Wow, I never thought in a million years I'd find a man who understands exactly where I'm coming from. It seems that many try to defend or even justify the kind of behavior I'm worried about. Sorry you had to go through that with your ex-girlfriend. So how were you able to have the conversation where she finally admitted she might do something and not tell you about it? How did you bring it up? Did you have to keep pressing her on it? Your case is pretty ironic considering it's usually women who face this issue.

 

That is scary, the thought that they don't want to tell you because of how you might react. That suggests to me that they might well misbehave if they don't want to be open about it. Now if I went to a bachelorette party and a stripper showed up, I would feel uncomfortable.
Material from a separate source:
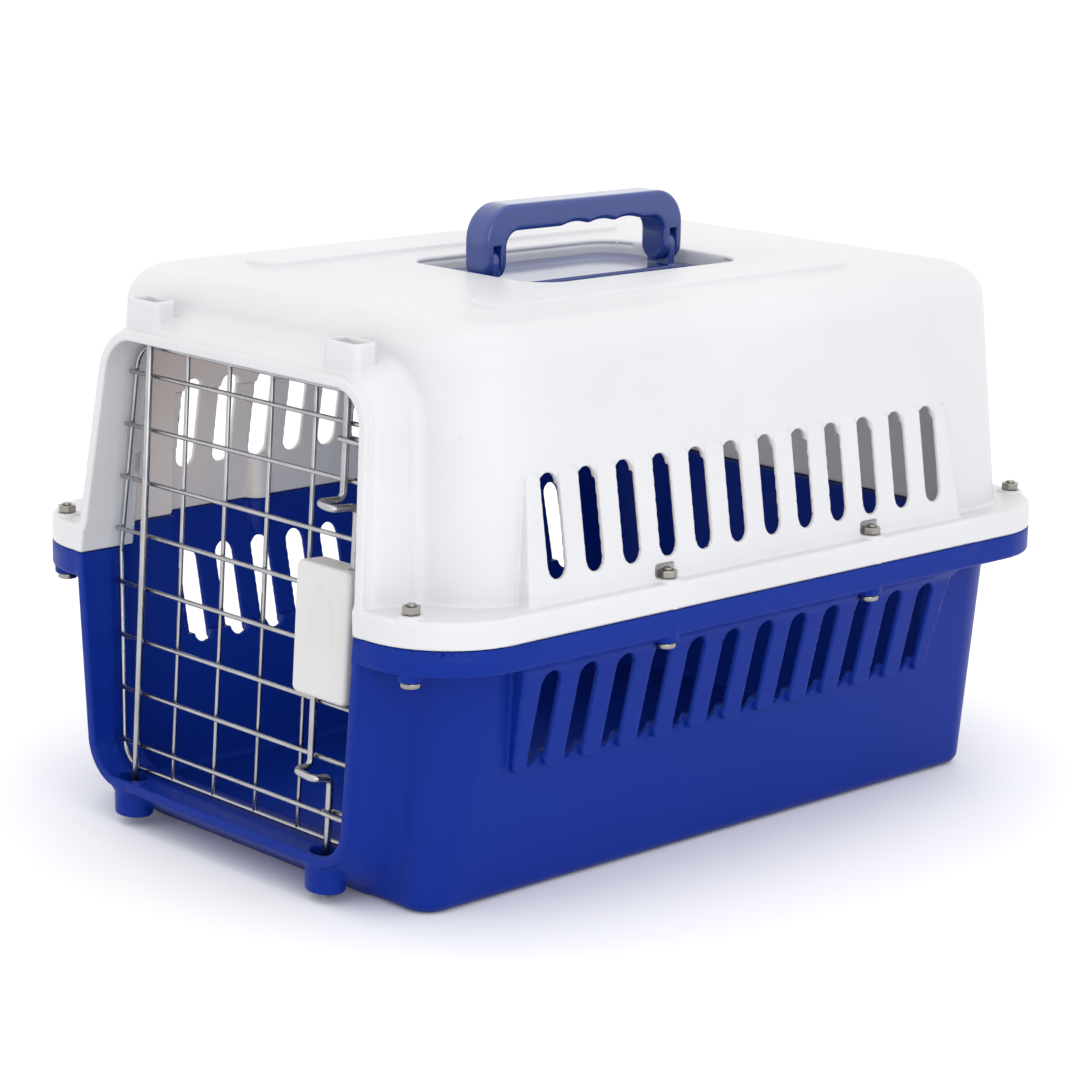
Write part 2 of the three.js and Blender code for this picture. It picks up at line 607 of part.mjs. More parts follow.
// A latch rod: a straight bolt, a finger loop that stands forward, a shank into the housing and a spring arm
function latchRod(tipZ, { innerX, armZ, loopZ, reach }) {
  const rise = Math.sign(tipZ - loopZ) * ROD.loopRise;
  const tip = [ROD.latchX, 0, tipZ];
  const neck = [ROD.latchX, 0, loopZ + rise];
  const outer = [ROD.latchX, -reach, loopZ + rise];
  const inner = [innerX, -reach, loopZ - rise];
  const shank = [innerX, 0, loopZ - rise];
  const elbow = [innerX, 0, armZ];
  const armEnd = [SPRING.x, 0, armZ];
  return bentTube([tip, neck, outer, inner, shank, elbow, armEnd], ROD.bend, ROD.radius, 8, 4);
}

function latchSpring(low, high) {
  const coil = new Helix(SPRING.radius, low + SPRING.wire + SPRING.gap, high - SPRING.wire - SPRING.gap, SPRING.turns);
  const geometry = new THREE.ExtrudeGeometry(circle(SPRING.wire, SPRING.sides), {
    extrudePath: coil, steps: SPRING.turns * SPRING.stepsPerTurn, bevelEnabled: false,
  });
  return geometry.translate(SPRING.x, 0, 0);
}

function door() {
  const group = new THREE.Group();
  group.position.y = DOOR_FOOT_Y;
  group.rotation.x = -Math.atan(DOOR_LEAN);
  const hinge = upright(ROD.radius, ROD.hingeX, 0, ROD.bottomZ + 3, ROD.topZ + 6, 10);
  group.add(
    ...doorGrid(),
    part('hinge_rod', hinge, 'steel'),
    guideEye('latch_guide_upper', EYE.upperZ),
    guideEye('latch_guide_lower', EYE.lowerZ),
    part('latch_housing', latchHousing(), 'latch'),
    part('latch_cover', latchCover(), 'latch'),
    part('latch_rod_upper', latchRod(ROD.topZ, UPPER_ROD), 'steel'),
    part('latch_rod_lower', latchRod(ROD.bottomZ, LOWER_ROD), 'steel'),
    part('latch_spring_upper', latchSpring(SHELF.high, UPPER_ROD.armZ - ROD.radius), 'steel'),
    part('latch_spring_lower', latchSpring(LOWER_ROD.armZ + ROD.radius, SHELF.low), 'steel'),
  );
  return group;
}

// ---- handle --------------------------------------------------------------------------------

function handleOutline() {
  const { front, back, topZ, legWidth, gripHeight, radius } = HANDLE;
  const footZ = PIVOT.z - HANDLE.thick / 2;
  const gripZ = topZ - gripHeight;
  return roundedOutline([
    [front, footZ, 0], [front + legWidth, footZ, 0], [front + legWidth, gripZ, 8], [back - legWidth, gripZ, 8],
    [back - legWidth, footZ, 0], [back, footZ, 0], [back, topZ, radius], [front, topZ, radius],
  ]);
}

// Each leg is forked: a slot between its two lugs holds the post
function forkSlots() {
  const { front, back, legWidth, thick } = HANDLE;
  const lug = PIVOT.lugWidth;
  return [[front + lug, front + legWidth - lug], [back - legWidth + lug, back - lug]].map(([from, to]) => {
    const outline = rectangle(from, to, PIVOT.z - thick, PIVOT.z + PIVOT.postHalf + PIVOT.gap, 0);
    return solid(extrude('x', outline, -thick, thick));
  });
}

function pivotPin(radius, from, to) {
  return new THREE.CylinderGeometry(radius, radius, to - from, 12).translate(0, (from + to) / 2, PIVOT.z);
}

// Both pivot bores, between two depths from the ends of the handle
function pivotBores(from, to) {
  const radius = PIVOT.pinRadius + PIVOT.clearance;
  return [
    pivotPin(radius, HANDLE.front + from, HANDLE.front + to),
    pivotPin(radius, HANDLE.back - to, HANDLE.back - from),
  ].map(solid);
}

// The foot of each leg is rounded about the pivot, so that the handle can fold flat to either side
function footRounder() {
  const half = HANDLE.thick / 2;
  const keep = new THREE.CylinderGeometry(half, half, HANDLE.back - HANDLE.front + 20, 24)
    .translate(0, (HANDLE.back + HANDLE.front) / 2, PIVOT.z);
  const above = extrude('z', rectangle(-half, half, HANDLE.front - 10, HANDLE.back + 10, 0), PIVOT.z, HANDLE.topZ + 5);
  return solid(keep).add(solid(above));
}

function carryHandle() {
  const half = HANDLE.thick / 2;
  const blank = solid(extrude('x', handleOutline(), -half, half, { curveSegments: 4 }));
  const gripZ = HANDLE.topZ - HANDLE.gripHeight;
  const scallops = SCALLOP.centres.map((y) => solid(new THREE.CylinderGeometry(SCALLOP.radius, SCALLOP.radius,
    HANDLE.thick + 10, 40).rotateZ(Math.PI / 2).translate(0, y, gripZ + SCALLOP.depth - SCALLOP.radius)));
  const bounds = solid(extrude('x', rectangle(HANDLE.front + HANDLE.legWidth, HANDLE.back - HANDLE.legWidth,
    gripZ - 1, gripZ + 3, 0), -half - 5, half + 5));
  const bores = pivotBores(PIVOT.skin, HANDLE.legWidth - PIVOT.skin);
  const cutters = scallops.map((scallop) => scallop.intersect(bounds));
  return cutAll(blank.intersect(footRounder()), [...cutters, ...forkSlots(), ...bores]);
}

function pivotPost(from, to) {
  const half = PIVOT.postHalf;
  const round = new THREE.CylinderGeometry(half, half, to - from, 20).translate(0, (from + to) / 2, PIVOT.z);
  const foot = extrude('z', rectangle(-half, half, from, to, 0), BASE.deckZ - BASE.skin / 2, PIVOT.z);
  return solid(round).add(solid(foot));
}

// A moulding that fills the recess, hollow underneath, with a pocket beside the handle's feet
function baseBlock() {
  const low = RECESS.floorZ + BASE.gap;
  const block = recessSlab(-BASE.gap, low, BASE.deckZ);
  const pocket = rectangle(POCKET.left, POCKET.right, POCKET.front, POCKET.back, POCKET.radius);
  const hollow = rectangle(BASE.skin - RECESS.half, POCKET.left - BASE.skin, RECESS.front + BASE.skin,
    RECESS.back - BASE.skin, POCKET.radius);
  return block
    .subtract(solid(extrude('z', pocket, BASE.floorZ, BASE.deckZ + 1)))
    .subtract(solid(extrude('z', hollow, low - 1, BASE.deckZ - BASE.skin)));
}

function handleBase() {
  const { front, back, legWidth } = HANDLE;
  const near = PIVOT.lugWidth + PIVOT.gap;
  const far = legWidth - near;
  const posts = [pivotPost(front + near, front + far), pivotPost(back - far, back - near)];
  return cutAll(joinAll([baseBlock(), ...posts]), pivotBores(near - 1, far + 1));
}

function handleParts() {
  const { front, back, legWidth } = HANDLE;
  const inset = PIVOT.skin + 0.3;
  return [
    part('handle_base', handleBase(), 'handle'),
    part('carry_handle', carryHandle(), 'handle'),
    part('handle_pin_front', pivotPin(PIVOT.pinRadius, front + inset, front + legWidth - inset), 'zinc'),
    part('handle_pin_rear', pivotPin(PIVOT.pinRadius, back - legWidth + inset, back - inset), 'zinc'),
  ];
}

// ---- assembly ------------------------------------------------------------------------------

const carrier = new THREE.Group();
carrier.add(
  part('upper_shell', upperShell(), 'white'),
  part('lower_tub', lowerTub(), 'blue'),
  ...fasteners(),
  door(),
  ...handleParts(),
);

export default carrier;
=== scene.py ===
"""Looks of a two-part plastic pet carrier: moulded shells, a wire door, materials, light and camera."""
import json
import math

import bpy
import numpy as np
import openvdb
from mathutils import Matrix, Vector


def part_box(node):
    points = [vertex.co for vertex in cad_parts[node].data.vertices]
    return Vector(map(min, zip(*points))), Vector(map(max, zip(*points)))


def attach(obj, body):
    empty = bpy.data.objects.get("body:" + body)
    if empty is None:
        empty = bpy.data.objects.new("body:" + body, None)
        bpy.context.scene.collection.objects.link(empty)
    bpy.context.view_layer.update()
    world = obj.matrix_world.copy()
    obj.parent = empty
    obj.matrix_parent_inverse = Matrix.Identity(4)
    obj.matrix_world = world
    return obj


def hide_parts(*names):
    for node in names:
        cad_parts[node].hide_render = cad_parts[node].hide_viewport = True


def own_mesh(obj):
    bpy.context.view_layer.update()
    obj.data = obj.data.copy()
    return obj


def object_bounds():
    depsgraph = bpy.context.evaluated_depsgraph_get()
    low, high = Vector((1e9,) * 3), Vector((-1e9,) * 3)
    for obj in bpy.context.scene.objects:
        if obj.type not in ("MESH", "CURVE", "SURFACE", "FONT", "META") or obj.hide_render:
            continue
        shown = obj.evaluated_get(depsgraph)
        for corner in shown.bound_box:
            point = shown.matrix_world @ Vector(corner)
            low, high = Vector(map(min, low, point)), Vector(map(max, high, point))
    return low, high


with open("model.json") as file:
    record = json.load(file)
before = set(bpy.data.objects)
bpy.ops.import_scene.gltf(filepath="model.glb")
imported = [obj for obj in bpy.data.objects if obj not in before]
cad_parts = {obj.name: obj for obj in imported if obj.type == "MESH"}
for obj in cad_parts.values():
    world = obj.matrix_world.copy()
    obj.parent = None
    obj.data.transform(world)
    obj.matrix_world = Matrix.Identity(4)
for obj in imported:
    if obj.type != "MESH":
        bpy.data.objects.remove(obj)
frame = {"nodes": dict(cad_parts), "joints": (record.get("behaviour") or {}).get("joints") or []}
cad_bounds = [list(map(float, corner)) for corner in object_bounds()]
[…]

Furthermore, I'd be completely open with my bf about his presense. I would probably wind up leaving the vicinity until the guy was gone. I would not stick around and watch and see if I could get turned on, and if so, go ahead and feel the guy up. The thought of doing that is repulsive, and I would feel like I was cheating.

 

I don't think people should get a free pass on misbehaving at these types of parties. Just because they were drunk and turned on. And I agree Papillion, even if they're single it's still skanky. At least they aren't hurting anyone but potentially themselves with an STD. It's still cheating if you got a bj, a lapdance, or sucked on the strippers t*ts (or d*ck in the case of a bachelorette party). It's hard enough to take the thought of him watching and getting turned on.

 

Now I know that not all private strippers will offer the extra services, but definitely some do.

 

Flam Flam Man, during one conversation my boyfriend admitted he was at a bachelor party where a "stripper was brought in". He didn't specify whose bp or when it was. As an afterthought some time later, I realized it was probably one of the two I was worried about. I met the friend who it was for and could plainly see the guy is a real horn dog.

 

I told my bf that the private ones concern me because when they are "brought in," more than just watching can easily happen. He kind of cringed and admitted "yeah, I can see where more could happen." The conversation kind of ended there, and I didn't press for more details or whose bachelor party this was. I suspect he was talking about the second one for the horn dog. I can't imagine he and his friends wouldn't get a stripper for this particular guy.